# [Goal of the exercise]
Reproduce exactly the opening lines of the listing, stopping after the line that contains "from math import cos, radians, sin" and including it.
— START Material provided —
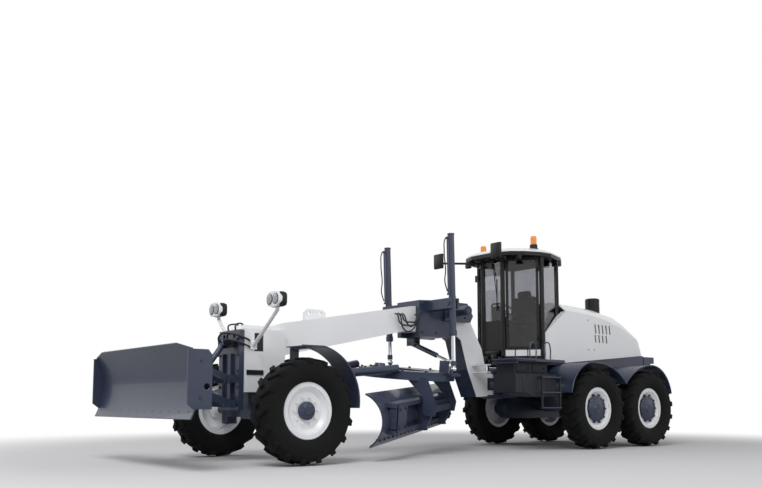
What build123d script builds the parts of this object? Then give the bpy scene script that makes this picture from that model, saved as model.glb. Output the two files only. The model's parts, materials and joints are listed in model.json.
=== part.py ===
from build123d import *

import os
from math import cos, radians, sin

# Motor grader with a front dozer blade. Millimetres, +Z up, the front faces -Y and the machine's
# left side is +X. The origin is on the ground below the middle of the whole machine.

# ---- driving dimensions ----------------------------------------------------------------------
overall_width = 2500
wheelbase = 6200              # front axle to the middle of the tandem
tandem_spacing = 1400
front_axle_y = -3220
pin_clearance = 0.5           # radial gap round every pin
seat_gap = 0.3                # gap between a piece and what carries it
running_gap = 6               # gap beside parts that turn

tyre_radius = 635
tyre_width = 360
rim_flange_radius = 335
rim_width = 230
bead_radius = 305
hub_front_radius = 107
hub_rear_radius = 205

kingpin_x = 800
steering_arm = 200

hinge_y = 4220                # articulation hinge behind the front axle
hinge_pin_radius = 45

beam_half_width = 170
head_half_width = 250
head_bottom_z = 860

saddle_y = 2780               # lift cylinder trunnions
lift_x = 720
trunnion_z = 2150
barrel_radius = 48
lift_rod_radius = 30
lift_top_z = 3170
lift_barrel_end_z = 1680

ball_y = 420                  # drawbar ball
ball_z = 1050
ball_radius = 60
circle_y = 2500
circle_radius = 700
drawbar_plate_z = 1180        # underside of the drawbar's plate, level
plate_thickness = 40
bank_angle = 6                # the left side of the drawbar hangs lower

blade_turn = 57               # the left end of the moldboard stands forward by this angle
blade_length = 3600
blade_height = 660
blade_hollow = 151            # its face's middle behind the cutting edge
blade_lean = 107              # its top ahead of the cutting edge
blade_thickness = 20
blade_shift = 200             # side shift towards the left end
blade_edge_z = 305            # cutting edge, level
blade_ahead = -197            # cutting edge ahead of the circle's middle
tip_pin_back = 330
tip_pin_up = 400

dozer_arm = 780
dozer_rise = 20               # the raised arms slope up by this angle
dozer_pin_y = -490
dozer_low_pin_z = 720
dozer_pin_spread = 300
dozer_pin_x = 170
dozer_half_width = 1375
dozer_edge_z = 553
dozer_top_z = 1370

cab_floor_z = 1470
cab_glass_z = 1570
cab_top_z = 3060
a_pillar_x = 215
a_pillar_y = 4385
b_pillar_x = 690
b_pillar_y = 4780
c_pillar_x = 480
c_pillar_y = 5400
pillar_radius = 38

hood_front_y = 5440
hood_rear_y = 7720
hood_rear_bottom_z = 1575
deck_z = 1380


# ---- small helpers ---------------------------------------------------------------------------
def back(distance):
    """Place along the machine of what lies this far behind the front axle."""
    return front_axle_y + distance


def save(piece, name, place=None):
    """Label a finished piece and write it as a STEP file."""
    body = piece.part if place is None else piece.part.moved(place)
    body.label = name
    export_step(body, f"parts/{name}.step")


def block(x0, x1, y0, y1, z0, z1, mode=Mode.ADD):
    """Box between two corners, its y counted from the front axle."""
    with Locations(((x0 + x1) / 2, back((y0 + y1) / 2), (z0 + z1) / 2)):
        Box(abs(x1 - x0), abs(y1 - y0), abs(z1 - z0), mode=mode)


def bar(start, end, radius, mode=Mode.ADD):
    """Round bar between two points, their y counted from the front axle."""
    first = Vector(start[0], back(start[1]), start[2])
    last = Vector(end[0], back(end[1]), end[2])
    with Locations(Plane(origin=first, z_dir=last - first)):
        Cylinder(radius, (last - first).length, align=(Align.CENTER, Align.CENTER, Align.MIN), mode=mode)


def side_plate(points, x0, x1, mode=Mode.ADD):
    """Plate with a side outline of (y, z) points, from x0 to x1."""
    with BuildSketch(Plane.YZ.offset(min(x0, x1))) as outline:
        with BuildLine():
            Polyline(*[(back(y), z) for y, z in points], close=True)
        make_face()
    extrude(outline.sketch, amount=abs(x1 - x0), mode=mode)


def flat_plate(points, z0, z1, mode=Mode.ADD):
    """Plate with a plan outline of (x, y) points, from z0 to z1."""
    with BuildSketch(Plane.XY.offset(z0)) as outline:
        with BuildLine():
            Polyline(*[(x, back(y)) for x, y in points], close=True)
        make_face()
    extrude(outline.sketch, amount=z1 - z0, mode=mode)


def front_plate(points, y0, y1, mode=Mode.ADD):
    """Plate with a front outline of (x, z) points, from y0 to y1 behind the front axle."""
    with BuildSketch(Plane.XZ.offset(-back(y1))) as outline:
        with BuildLine():
            Polyline(*points, close=True)
        make_face()
    extrude(outline.sketch, amount=y1 - y0, mode=mode)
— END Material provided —
# [Reply to the task]
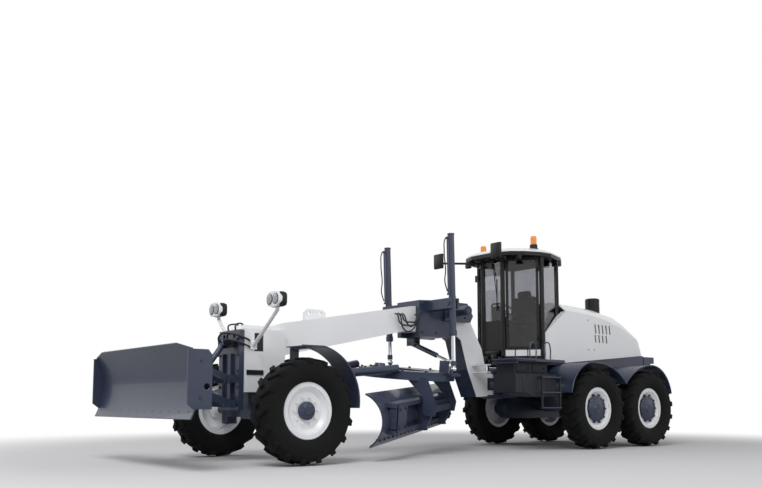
What build123d script builds the parts of this object? Then give the bpy scene script that makes this picture from that model, saved as model.glb. Output the two files only. The model's parts, materials and joints are listed in model.json.
=== part.py ===
from build123d import *

import os
from math import cos, radians, sin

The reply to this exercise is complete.